Sott’acqua mentre esplora gli abissi dell’oceano, circondata dal bianco algido dei paesaggi artici o dal verde delle foreste pluviali, ma soprattutto seduta di fronte ai bambini e agli adulti delle comunità più remote della terra a parlare con loro e ascoltarne le storie, Cristina Mittermeier (Città del Messico 1966, vive nell’isola di Vancouver in Canada) racconta da trent’anni storie che parlano dell’ecosistema globale, delle culture e delle tradizioni degli abitanti del pianeta, testimone di quella bellezza universale e quel senso di meraviglia che considera il mezzo più consono per rendere accessibile la sua riflessione sulla necessità della conservazione.

LA FOTOGRAFIA è lo strumento a cui affida il suo sguardo d’ingegnere biochimico in Scienze Marine, nonché di viaggiatrice indefessa sempre attenta e sensibile – dichiaratamente «ottimista» – come emerge dalla mostra personale Cristina Mittermeier. La grande saggezza, curata da Lauren Johnston, alle Gallerie d’Italia – Torino e organizzata nell’ambito del Progetto Cultura di Intesa Sanpaolo in collaborazione con National Geographic (fino al 1 settembre) con un corpus di circa 90 fotografie in bianco e nero e a colori che abbracciano un periodo che va dal 2005 al 2023 (il catalogo nell’edizione italiana e inglese è pubblicato da Edizioni Gallerie d’Italia/Skira), e la sala immersiva. Inoltre, nel video girato dal fotografo e filmmaker marino Paul Nicklen, co-fondatore insieme a Mittermeier e Andy Mann di SeaLegacy, un’organizzazione con la missione di ripristinare la salute degli oceani, l’autrice si racconta in prima persona.

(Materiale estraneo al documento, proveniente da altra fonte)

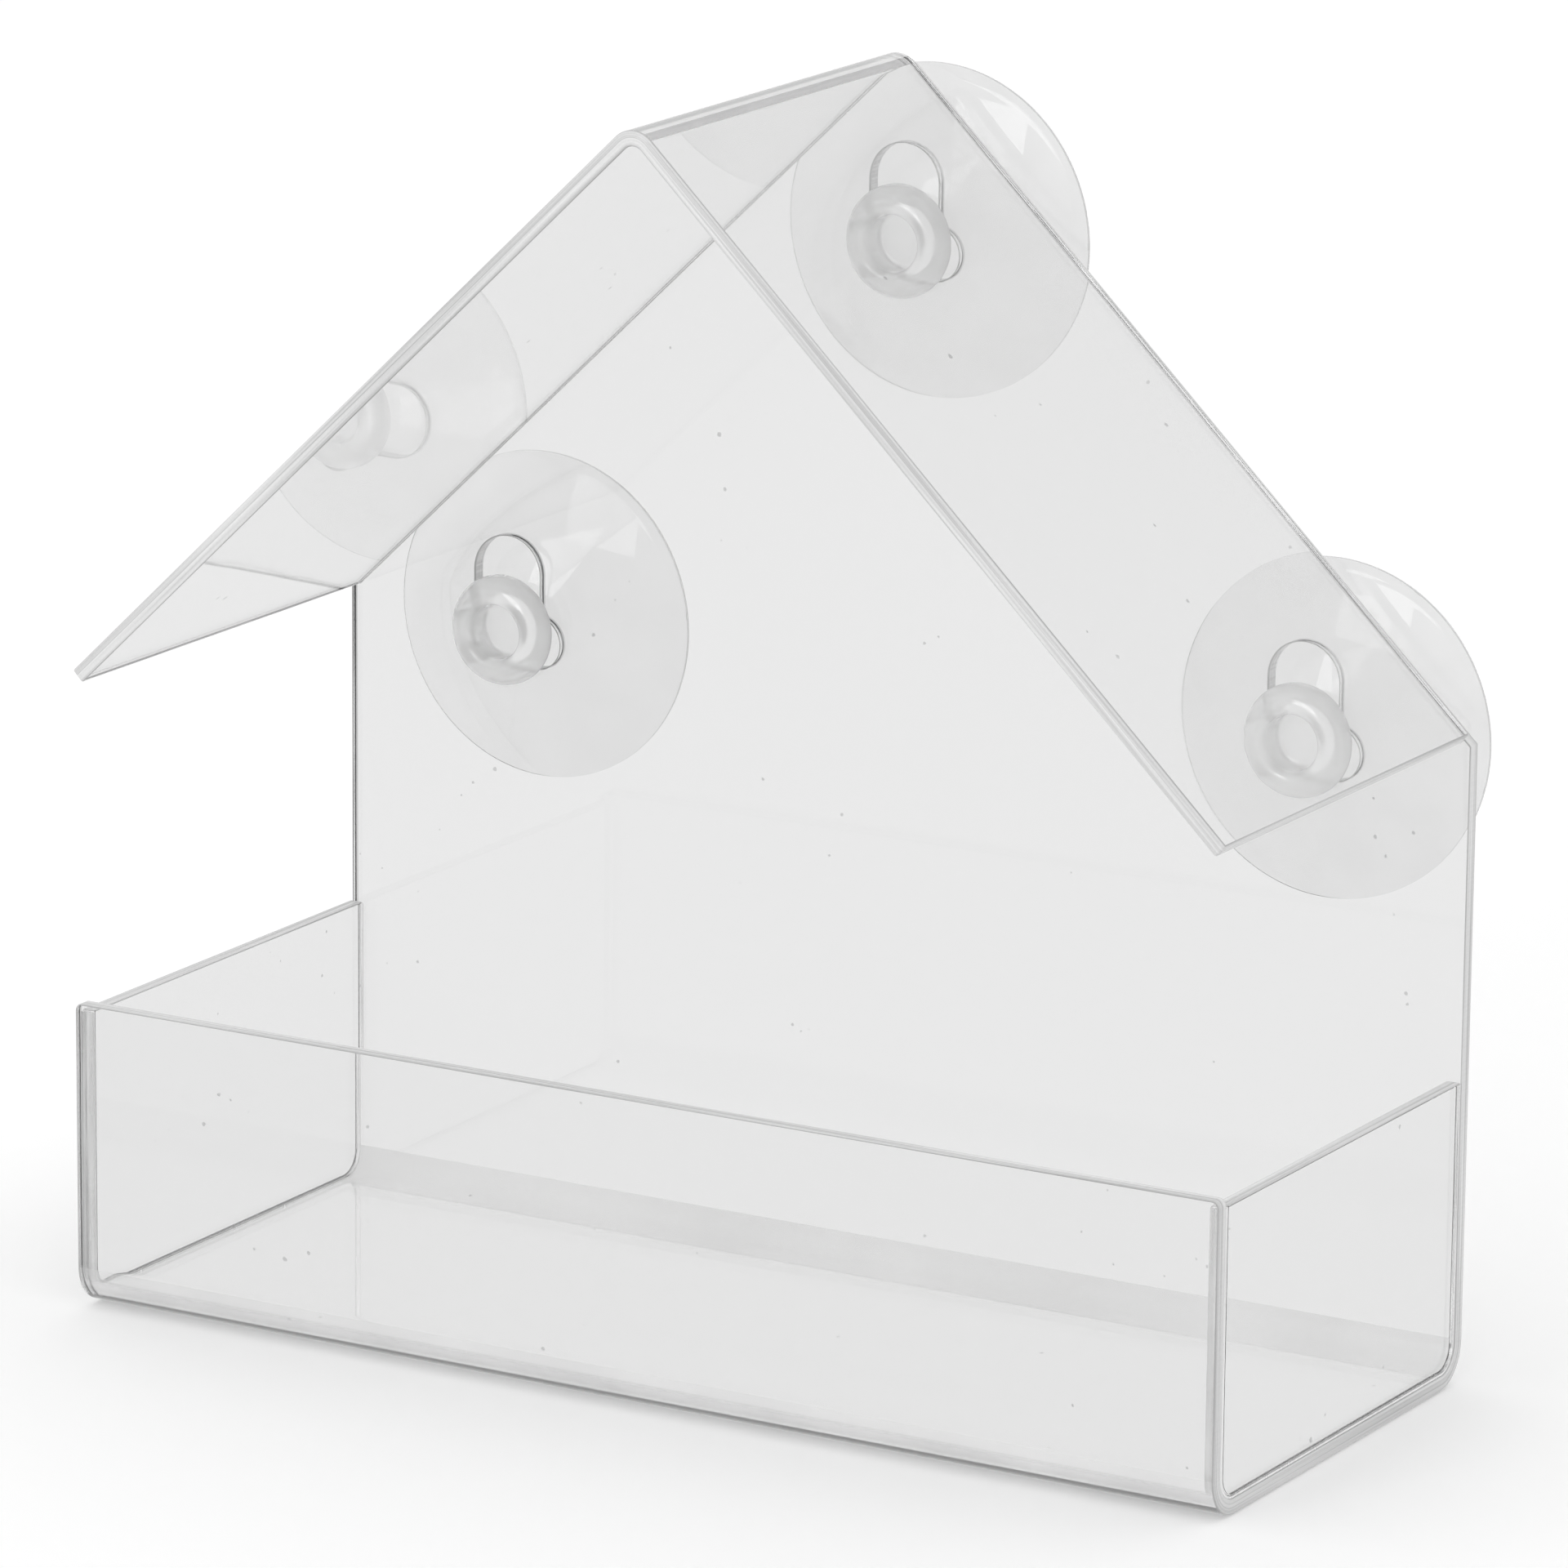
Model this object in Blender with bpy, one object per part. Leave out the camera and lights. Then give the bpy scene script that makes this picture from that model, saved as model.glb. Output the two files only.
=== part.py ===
"""Window bird feeder: a small house of clear acrylic sheet that hangs on a window pane by suction cups.

The front wall, the floor and the gabled back panel are one bent sheet. Two flat side walls stand on its
floor, and the roof, bent once at the ridge, is cemented to the front of the back panel. Each soft cup is
one moulding whose neck slides up and down in a slot of the back panel.

Metres, +Z up, +X to the right, front wall towards -Y, window pane towards +Y.
The origin is the centre of the floor's underside.
"""
from math import asin, atan2, cos, degrees, hypot, pi, radians, sin, sqrt, tan

import bmesh
import bpy
from mathutils import Vector

# Sheet
SHEET = 0.0018              # thickness of the clear acrylic sheet
EDGE_ROUND = 0.00025        # rounding that flame polishing leaves along a cut edge
CEMENT_GAP = 0.0003         # cement line between two sheets

# Body: front wall, floor and gabled back panel, bent from one sheet
BODY_WIDTH = 0.150
BODY_DEPTH = 0.061          # front face of the front wall to the rear face of the back panel
FRONT_HEIGHT = 0.037        # top edge of the front wall above the underside of the floor
BEND_RADIUS = 0.0032        # inside radius of both bends
CORNER_RADIUS = 0.0009      # upper corners of the front wall

# Side walls
SIDE_DROP = 0.001           # front wall's top edge to the side walls' top edges

# Roof
RIDGE_HEIGHT = 0.1473       # top of the roof above the underside of the floor
ROOF_SLOPE = radians(43.8)
RIDGE_RADIUS = 0.0015       # inside radius of the bend at the ridge
GABLE_SETBACK = 0.001       # how far the gable's edges lie below the roof's outer face

# Suction cup, one moulding of soft clear vinyl
CUP_DIAMETER = 0.040
CUP_STANDOFF = 0.0078       # rear face of the back panel to the flat sealing rim
RIM_FLAT = 0.001            # width of the flat sealing rim
RIM_THICKNESS = 0.0005
DOME_DEPTH = 0.0042         # depth of the hollow that is pressed on the pane
SKIRT_CROWN = 0.00036       # how far the skirt's front bulges between collar and rim
NECK_DIAMETER = 0.0082
COLLAR_WIDTH = 0.0011       # flat collar round the neck, which bears on the back panel
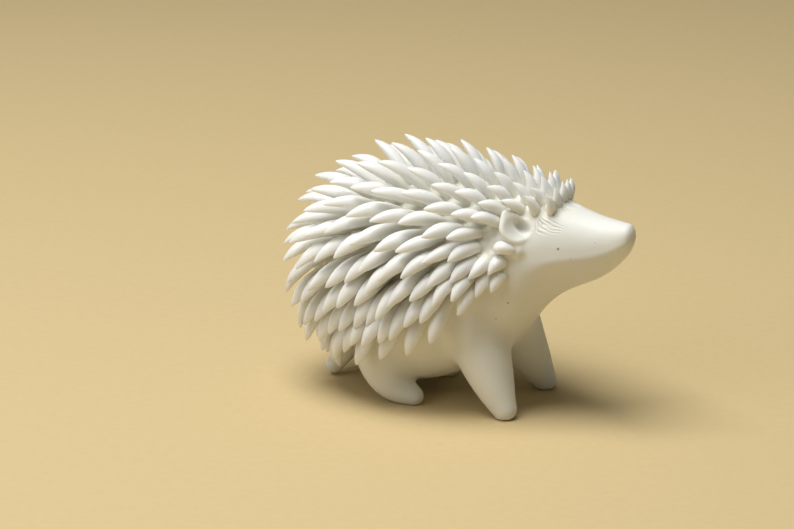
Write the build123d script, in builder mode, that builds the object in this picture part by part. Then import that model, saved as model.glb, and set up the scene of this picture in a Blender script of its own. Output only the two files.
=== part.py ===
from build123d import *
from math import atan2, cos, degrees, pi, radians, sin, sqrt
from random import Random
import os

# Hedgehog figurine: a small animal modelled in clay by hand, piece by piece.
# +X points to its nose, +Y to its left, +Z up. The origin lies on the ground, under its middle.
# All lengths are in mm. The figure has no moving parts: every piece is pressed onto the body.

os.makedirs("parts", exist_ok=True)

# Body
rump_reach = 22.1  # how far the bare rump lies behind the origin
nose_reach = 30.1  # how far the nose lies ahead of it
body_height = 35.0  # ground to the top of the bare back
body_half_width = 11.2
body_sides = 32  # flats round the body
bands_between = 2  # sections lofted for each step of section_shares

# Front legs, each a tapered cone that leans forward
front_foot_ahead = 11.3
front_foot_side = 7.7
front_foot_radius = 1.95
front_leg_height = 16.5
front_leg_radius = 5.2
front_leg_lean = 7.2  # how far the top of the leg lies behind its foot
front_leg_inset = 3.6  # how far the top lies nearer the middle than the foot
left_foot_lead = 0.7  # how far the left front foot stands ahead of the right one

# Rear legs, each a haunch that bends into a long foot
rear_toe_ahead = -4.3
rear_foot_side = 7.3
rear_toe_radius = 1.6
rear_foot_length = 6.4  # toe to heel, between their centres
haunch_height = 11.0
haunch_radius = 4.5
sole_press = 0.45  # how far each round foot is pressed flat on the ground
limb_sides = 20

# Tail stub
tail_root_ahead = -16.1
tail_root_height = 9.0
tail_root_radius = 2.5
tail_tip_ahead = -21.3
tail_tip_radius = 1.45
tail_clearance = 0.35  # from the tip down to the ground

# Ears, each a pressed cup
ear_radius = 2.45
ear_thickness = 1.2
ear_dish_radius = 1.65
ear_dish_depth = 0.7
ear_rim_share = 0.84  # where the round of the rim starts, as a share of ear_radius
ear_ahead_share = 0.663  # of the body's length from the rump
ear_height_share = 0.874  # of body_height
ear_lead = 3.2  # how far the left ear lies ahead of the right one, with the head turned
ear_sink = 0.35  # how far the back of the cup is pressed below the skin, at its middle
ear_turn = 28.0  # degrees that the cup faces forward of the skin under it
ear_stub_length = 2.9
ear_stub_width = 1.6
ear_stub_lift = 24.0  # degrees
ear_stub_drop = 3.0  # from the middle of the ear down to the root of its stub

# Quills, rolled one by one and pressed on in rows from the forehead to the rump
quill_length = 9.4  # the longest, on the back
quill_width = 2.3
quill_flatness_share = 0.72  # thickness of a quill as a share of its width
quill_pitch = 2.6  # from one quill to the next along a row on the back
quill_sides = 5
long_outline_shares = (0.62, 1.0, 0.72)  # width of a long quill at its foot and two rings
short_outline_shares = (1.0, 0.9, 0.52)  # and of a short one at the crown, more of a thorn
ring_shares = (0.0, 0.36, 0.74)  # where along a quill they are
thorn_share, grain_share = 0.45, 0.8  # lengths at which a quill is all thorn and all grain
quill_bend_share = 0.05  # how far its middle bends outwards, as a share of its length
seat_gap = 0.02  # a root stays this clear of the bare skin
hem_fall = 74.0  # degrees below the level at which the lowest quills hang
turn_power = 1.5  # how late in a row its quills turn down to the hem
lift_power = 1.4  # how soon in a row its quills lie down
hem_shortening_share = 0.07
length_play_share = 0.05
turn_play = 2.0  # degrees
lift_play = 1.2  # degrees

# Side view of the body from the rump to the nose. Each section has its place between the
# rump and the nose, its top and its bottom as shares of body_height, its half width as a
# share of body_half_width, and how far it swings to the right, as a share of that too.
section_shares = [
    (0.000, 0.600, 0.470, 0.200, 0.00),
    (0.022, 0.712, 0.350, 0.420, 0.00),
    (0.065, 0.792, 0.235, 0.600, 0.00),
    (0.140, 0.872, 0.122, 0.790, 0.00),
    (0.250, 0.948, 0.055, 0.940, 0.00),
    (0.370, 0.984, 0.070, 1.000, 0.00),
    (0.480, 0.996, 0.145, 0.975, 0.00),
    (0.570, 1.000, 0.210, 0.890, 0.01),
    (0.640, 1.000, 0.318, 0.785, 0.03),
    (0.700, 0.998, 0.450, 0.700, 0.06),
    (0.765, 0.978, 0.550, 0.600, 0.09),
    (0.840, 0.946, 0.612, 0.470, 0.13),
    (0.905, 0.928, 0.662, 0.350, 0.17),
    (0.955, 0.922, 0.730, 0.262, 0.21),
    (0.985, 0.918, 0.785, 0.190, 0.23),
    (1.000, 0.899, 0.825, 0.105, 0.24),
]

# Rows of quills. Each row arches over the back, from the hem of the coat on one side to the
# hem on the other. It has the place of its top and of its hem, as shares of the body's
# length from the rump and of body_height, then how many degrees of it stay bare on each
# side of the middle and how many it spreads to, the pitch and the length of its quills as
# shares of quill_pitch and quill_length, and the degrees that a quill lifts off the skin at
# the top and at the hem.
row_shares = [
    (0.766, 0.980, 0.670, 0.786, 0, 37, 1.00, 0.37, 84, 72),
    (0.724, 0.994, 0.642, 0.771, 0, 41, 1.08, 0.42, 78, 58),
    (0.678, 0.997, 0.613, 0.757, 0, 43, 1.00, 0.48, 74, 46),
    (0.626, 0.997, 0.584, 0.720, 0, 54, 1.00, 0.57, 70, 38),
    (0.640, 0.997, 0.634, 0.645, 66, 90, 1.25, 0.42, 40, 30),
    (0.600, 0.996, 0.598, 0.635, 64, 88, 1.15, 0.54, 36, 28),
    (0.567, 0.994, 0.559, 0.600, 0, 90, 1.00, 0.68, 64, 30),
    (0.498, 0.992, 0.527, 0.570, 0, 78, 1.00, 0.78, 63, 28),
    (0.425, 0.988, 0.494, 0.535, 0, 90, 1.00, 0.88, 62, 26),
    (0.351, 0.980, 0.460, 0.502, 0, 78, 1.00, 0.95, 60, 25),
    (0.276, 0.957, 0.425, 0.480, 0, 90, 1.04, 0.99, 58, 24),
    (0.205, 0.920, 0.391, 0.456, 0, 80, 1.00, 0.98, 56, 24),
    (0.140, 0.869, 0.356, 0.434, 0, 88, 1.02, 1.00, 53, 25),
    (0.084, 0.803, 0.322, 0.409, 0, 76, 1.02, 1.00, 50, 24),
    (0.042, 0.720, 0.289, 0.386, 0, 86, 1.04, 0.97, 45, 25),
    (0.013, 0.623, 0.259, 0.366, 0, 74, 1.10, 0.98, 38, 24),
    (0.001, 0.514, 0.230, 0.349, 0, 74, 1.12, 0.94, 31, 24),
    (0.006, 0.417, 0.205, 0.331, 0, 72, 1.30, 0.86, 25, 20),
    (0.029, 0.337, 0.182, 0.311, 18, 70, 1.70, 0.80, 22, 18),
]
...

NUMEROSE FOTOGRAFIE, tra quelle realizzate nel corso del 2023, segnano il ritorno di Cristina Mittermeier in terre per lei già note ma sempre da scoprire, come la Valle dell’Omo in Etiopia dove documenta i Suma e i Mursi (tra gli oltre 16 gruppi etnici locali), spostandosi in Papua Nuova Guinea per ritrarre i Chimba, gli Huli, i Madang eredi di una cultura millenaria che si è preservata nel tempo grazie all’isolamento dell’isola dell’Oceania, coperta da un’impenetrabile foresta tropicale, ma che in tempi più recenti a causa della modernizzazione ha iniziato a disgregarsi. La fotografa si è recata anche nello stato messicano di Oaxaca sulle tracce dei Mestizo, indios discendenti dalla popolazione preispanica.

IL MESSICO, IL SUO PAESE, rimane ancora oggi una fonte di grande ispirazione, considerando anche la sua tradizione artistica declinata in una chiave sociale e politica da artiste e artisti tra i più influenti del XX secolo – Frida Kahlo, Diego Rivera e José Clemente Orozco – e in tempi più recenti dai grandi fotografi Manuel Álvarez Bravo e Graciela Iturbide. Pur viaggiando molto, Cristina Mittermeier non è interessata a «collezionare fotografie», piuttosto a confermare il suo senso di responsabilità attraverso il ruolo di «testimone della storia». «Le immagini possono aiutarci a comprendere l’urgenza chei fotografi avvertono nel proteggere i luoghi selvaggi».

«IL MIO LAVORO MIRA a costruire una maggiore consapevolezza della responsabilità di ciò che significa essere umani. Si tratta di comprendere che la storia di ogni essere vivente che sia mai esistito su questo pianeta vive dentro di noi. Riguarda l’imperativo etico: il promemoria urgente che siamo legati a tutte le altre specie su questo pianeta e che abbiamo il dovere di agire come custodi delle nostre forme di vita simili» Un altro aspetto che ci sottolinea è quello delle connessioni tra i viventi e il pianeta.

«GLI ESSERI UMANI NON SONO creature isolate, ma membri di una società interconnessa. Utilizzare con saggezza le risorse limitate del pianeta è fondamentale per il futuro dell’umanità. La salute degli oceani ha un impatto diretto sul nostro clima, sull’aria e sul cibo che consumiamo» Ma la «grande saggezza» a cui fa riferimento il titolo della mostra è soprattutto quella delle popolazioni indigene che hanno mantenuto intatto il loro rapporto di rispetto verso la natura, tramandandone di generazione in generazione il patrimonio di conoscenze.